Jamie looked down. He was trudging along the hard-packed stony soil. A dozen paces to his right the rippled sand began.
“Yep. I can see okay.”
“Good. Good.”
Then Jamie realized what Vosnesensky’s call meant. The Russian could not yet see Jamie’s light. He was still too far away from the rover to be seen. He had miles to go.
They chattered back and forth, Jamie, the two cosmonauts, even Connors and the women. Jamie listened to the tension in their voices even when they tried to joke and banter. They’re scared. They’re all scared. And I am too.
It was fully night now. Jamie heard the soft breeze of Mars sighing past him. Gentle world, he told himself. If only
you weren’t so damned cold. Why did you make it so cold, Man Maker? Or why did you make us so weak? Did Coyote trick you into it?
“Talk,” Vosnesensky said. “Speak, Jamie. Let us know that you are all right.”
“It’s getting … too damned cold … to talk much,” he said.

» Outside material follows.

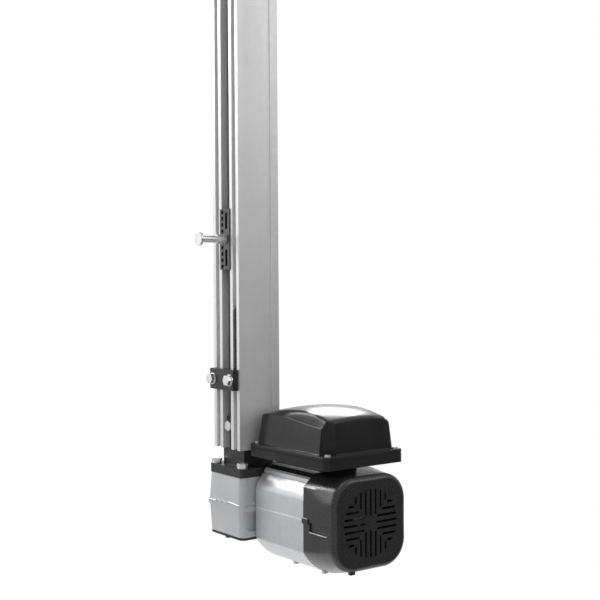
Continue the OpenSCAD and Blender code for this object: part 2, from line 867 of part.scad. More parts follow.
// thin slice of the fan cover at its face
module cover_face(shrink, x) {
    half = face_size / 2 - shrink;
    corner = face_corner - shrink;
    along_x(x - 1, 1) translate([face_y0 - half + corner, face_z - half + corner])
        rounded(2 * (half - corner), 2 * (half - corner), corner, hull_fn);
}

module vent_slots() {
    reach = 5.4 * vent_pitch;
    for (k = [-3:3], turn = [0:90:270]) {
        inner = max(1.1 * vent_pitch, (abs(k) + 0.27) * vent_pitch);
        outer = sqrt(reach * reach - k * k * vent_pitch * vent_pitch);
        if (outer > inner + vent_w)
            translate([face_x - cover_wall - 2, face_y0, z_foot + face_z]) rotate([turn, 0, 0])
                translate([0, k * vent_pitch, 0]) {
                    translate([0, -vent_w / 2, inner]) cube([cover_wall + 4, vent_w, outer - inner]);
                }
    }
}

module fan_cover() {
    edge = 4;
    color("#1e1e20") difference() {
        hull() {
            cover_root(0, cover_x);
            cover_face(0, face_x - edge);
            cover_face(edge, face_x);
        }
        hull() {
            cover_root(cover_wall, cover_x - 1.5);
            cover_face(cover_wall, face_x - cover_wall);
        }
        vent_slots();
    }
}

// ---------- control box ----------

module box_foot() {
    color("#161618") difference() {
        from_foot() slab([housing_x + 3, motor_y - 32, top_z], [cover_x - 3, motor_y + 32, box_z0], 5);
        translate([wire_x, motor_y, z_foot + top_z - 1]) cylinder(r = 12, h = 13);
        at_box_fixings() cylinder(r = 2, h = box_screw_len);
    }
}

module at_box_fixings() {
    for (x = [wire_x - 25, wire_x + 45], y = [motor_y - 20, motor_y + 20])
        translate([x, y, z_foot + box_z0 + floor_t - box_screw_len]) children();
}

module box_fixings() {
    color("silver") at_box_fixings() translate([0, 0, box_screw_len])
        socket_screw(box_screw_len - 0.5, 2, 3.6, 2.5, 2.5);
}

module at_board_screws() {
    for (x = [board_low.x + 4, board_high.x - 4], y = [board_low.y + 4, board_high.y - 4])
        translate([x, y, z_foot + box_z0 + floor_t]) children();
}

module at_lid_screws(z) {
    for (x = [box_x0 + screw_inset.x, box_x1 - screw_inset.x],
         y = [box_y0 + screw_inset.y, box_y1 - screw_inset.y])
        translate([x, y, z_foot + z]) children();
}

module box_base() {
    color("#1b1b1d") difference() {
        from_foot() slab([box_x0, box_y0, box_z0], [box_x1, box_y1, box_z0 + base_h], box_corner);
        difference() {
            from_foot() slab([box_x0 + box_wall, box_y0 + box_wall, box_z0 + floor_t],
                             [box_x1 - box_wall, box_y1 - box_wall, rim_z], box_corner - box_wall);
            at_lid_screws(box_z0) cylinder(r = 6, h = rim_h);
            at_board_screws() cylinder(r = 3.5, h = board_up);
        }
        at_lid_screws(box_z0 + 2) cylinder(r = 2, h = rim_h);
        at_board_screws() cylinder(r = 1.25, h = board_up + 1);
        at_box_fixings() cylinder(r = 2, h = box_screw_len + 1);
        translate([wire_x, motor_y, z_foot + box_z0 - 1]) cylinder(r = 12, h = floor_t + 2);
        at_inlet() translate([0, 0, -box_wall - 1]) cylinder(r = inlet_r, h = box_wall + 2);
    }
}

module box_seal() {
    color("#0e0e0e") difference() {
        from_foot() slab([box_x0 + 0.6, box_y0 + 0.6, box_z0 + base_h],
                         [box_x1 - 0.6, box_y1 - 0.6, box_z0 + base_h + seal_t], box_corner - 0.6);
        from_foot() slab([box_x0 + box_wall, box_y0 + box_wall, box_z0 + base_h - 1],
                         [box_x1 - box_wall, box_y1 - box_wall, rim_z], box_corner - box_wall);
    }
}

// domed body of the lid; shrink makes the hollow inside it
module dome(shrink) {
    x0 = box_x0 + dome_inset + shrink;
    x1 = box_x1 - dome_inset - shrink;
    y0 = box_y0 + dome_inset + shrink;
    y1 = box_y1 - dome_inset - shrink;
    shoulder = rim_z + dome_h * 0.7 - shrink;
    top = rim_z + dome_h - shrink;
    lean = 9;
    hull() {
        from_foot() slab([x0, y0, rim_z - 0.1 - shrink], [x1, y1, rim_z], box_corner, hull_fn);
        from_foot() slab([x0 + lean, y0 + lean * 0.6, shoulder - 0.1],
                         [x1 - lean * 0.6, y1 - lean * 0.6, shoulder], box_corner, hull_fn);
        from_foot() slab([x0 + 34, y0 + 26, top - 0.1], [x1 - 30, y1 - 26, top], 12, hull_fn);
    }
}

module box_lid() {
    recess_r = 12;
    lid_low = box_z0 + base_h + seal_t;
    color("#1b1b1d") difference() {
        union() {
            difference() {
                dome(0);
                at_lid_screws(rim_z) cylinder(r = recess_r, h = dome_h + 1);
            }
            from_foot() slab([box_x0, box_y0, lid_low], [box_x1, box_y1, rim_z], box_corner);
        }
        difference() {
            union() {
                dome(box_wall);
                from_foot() slab([box_x0 + box_wall, box_y0 + box_wall, lid_low - 1],
                                 [box_x1 - box_wall, box_y1 - box_wall, rim_z - 2.5], box_corner - box_wall);
            }
            at_lid_screws(lid_low - 2) cylinder(r = recess_r + box_wall - 0.5, h = dome_h + rim_h);
        }
        at_lid_screws(lid_low - 2) cylinder(r = 2, h = rim_h);
    }
}

module lid_screws() {
    color("silver") at_lid_screws(rim_z) difference() {
        union() {
            cylinder(r = 4, h = 2.4);
            translate([0, 0, -12]) cylinder(r = 2, h = 12.5);
        }
        translate([0, 0, 1.2]) {
            block([-3, -0.5, 0], [3, 0.5, 2]);
            block([-0.5, -3, 0], [0.5, 3, 2]);
        }
    }
}

module control_board() {
    color("darkgreen") difference() {
        from_foot() block([board_low.x, board_low.y, board_z], [board_high.x, board_high.y, board_top]);
        at_board_screws() cylinder(r = 1.25, h = board_up + 3);
    }
}

module board_screws() {
    color("silver") at_board_screws() translate([0, 0, board_up + board_t])
        socket_screw(6, 1.25, 2.4, 1.8, 2);
}

module transformer() {
    color("#7a6a50") from_foot() {
        block([box_x0 + 30, box_mid_y - 20, board_top], [box_x0 + 62, box_mid_y + 20, board_top + 32]);
    }
}

module relays() {
    color("#2b4a8a") from_foot() for (k = [0:2])
        block([box_x0 + 72 + k * 19, box_mid_y + 14, board_top],
              [box_x0 + 87 + k * 19, box_mid_y + 33, board_top + 15]);
}

module terminal_block() {
    color("#3f8a4a") from_foot()
        block([box_x0 + 70, box_y0 + 22, board_top], [box_x1 - 32, box_y0 + 34, board_top + 13]);
}

module capacitor() {
    cap_r = 14.5;
    color("#d8d8d4") translate([box_x0 + 72, box_mid_y - 4, z_foot + board_top + cap_r]) rotate([0, 90, 0])
        cylinder(r = cap_r, h = 58);
}

// turns +Z into +Y, on the outside of the rear wall of the box
module at_inlet() {
    translate([box_x0 + 90, box_y1, z_foot + box_z0 + inlet_z]) rotate([-90, 0, 0]) children();
}

module cable_grommet() {
    rim_t = 1.5;
    rim_r = inlet_r + 1;
    color("#19191b") at_inlet() difference() {
        union() {
            translate([0, 0, -box_wall]) cylinder(r = inlet_r, h = box_wall);
            cylinder(r = rim_r, h = rim_t);
        }
        translate([0, 0, -box_wall - 1]) cylinder(r = cable_r, h = box_wall + rim_t + 2);
    }
}

rail();
rail_head();
head_bush();
rail_screws();
foot();
slot_key();
key_bolt();
foot_bearing();
flange_bolts();
flange_washers();
limit_sensor();
stop_block();
stop_bolts();
stop_washers();
stop_nuts();
spindle();
coupling();
coupling_screws();
output_shaft();
worm_wheel();
wheel_key();
upper_bearing();
lower_bearing();
shaft_seal();
carriage();
drive_nut();
nut_screws();
drive_pin();
magnet();
gearbox_upper();
gearbox_lower();
gearbox_base();
base_screws();
case_screws();
worm_shaft();
worm_end_bearing();
worm_bearing();
rotor_core();
cooling_fan();
motor_housing();
motor_screws();
stator_core();
windings();
end_shield();
motor_bearing();
fan_cover();
box_foot();
box_base();
box_fixings();
box_seal();
box_lid();
lid_screws();
control_board();
board_screws();
transformer();
relays();
terminal_block();
capacitor();
cable_grommet();
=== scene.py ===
import json
import math

import bmesh
import bpy
from mathutils import Matrix, Vector


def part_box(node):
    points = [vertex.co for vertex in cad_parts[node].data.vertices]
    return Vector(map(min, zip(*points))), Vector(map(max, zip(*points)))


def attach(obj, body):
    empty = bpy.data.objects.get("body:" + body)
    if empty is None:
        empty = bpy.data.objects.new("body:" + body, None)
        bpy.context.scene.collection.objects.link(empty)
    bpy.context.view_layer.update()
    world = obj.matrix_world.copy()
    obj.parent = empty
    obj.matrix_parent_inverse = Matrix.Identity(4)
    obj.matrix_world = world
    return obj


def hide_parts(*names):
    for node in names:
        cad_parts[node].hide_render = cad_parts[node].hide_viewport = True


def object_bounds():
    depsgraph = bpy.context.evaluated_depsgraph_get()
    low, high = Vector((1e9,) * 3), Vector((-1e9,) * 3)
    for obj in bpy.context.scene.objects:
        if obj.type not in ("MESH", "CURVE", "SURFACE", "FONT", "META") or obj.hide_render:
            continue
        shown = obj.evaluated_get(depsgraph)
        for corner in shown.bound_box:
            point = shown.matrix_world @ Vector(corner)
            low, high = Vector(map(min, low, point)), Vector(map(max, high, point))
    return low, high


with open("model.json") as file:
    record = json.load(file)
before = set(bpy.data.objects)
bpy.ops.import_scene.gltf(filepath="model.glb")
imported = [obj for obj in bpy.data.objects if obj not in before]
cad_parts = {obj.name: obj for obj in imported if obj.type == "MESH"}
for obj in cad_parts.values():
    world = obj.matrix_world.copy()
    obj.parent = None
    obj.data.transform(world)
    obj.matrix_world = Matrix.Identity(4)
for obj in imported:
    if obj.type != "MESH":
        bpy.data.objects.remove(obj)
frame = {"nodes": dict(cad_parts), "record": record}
cad_low, cad_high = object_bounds()

MM = 0.001
# top of the gearbox: heights given in millimetres are counted from it
FOOT_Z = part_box("gearbox_upper")[1].z
NODES = frame["nodes"]
BODY_OF = {node: body for body, nodes in frame["record"]["behaviour"]["bodies"].items() for node in nodes}
SLOT_OF = {s["node"]: s["material_slot"] for s in frame["record"]["subparts"]}


def at(x, y, z):
    """A point in metres from millimetres, with z counted from the gearbox top."""
    return Vector((x * MM, y * MM, z * MM + FOOT_Z))


# ---------------------------------------------------------------- materials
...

He was panting now. His legs felt stiff, hurting.
“Turn up the heater in your suit to maximum.”
“Did that already.”
“Make certain.”
“Right.”
The heater dial was already turned to max, Jamie knew. He tried it again and the dial would turn no further. Too bad we don’t have a thermostat control for the planet. Stop the temperature from dropping any lower. Be a nice touch.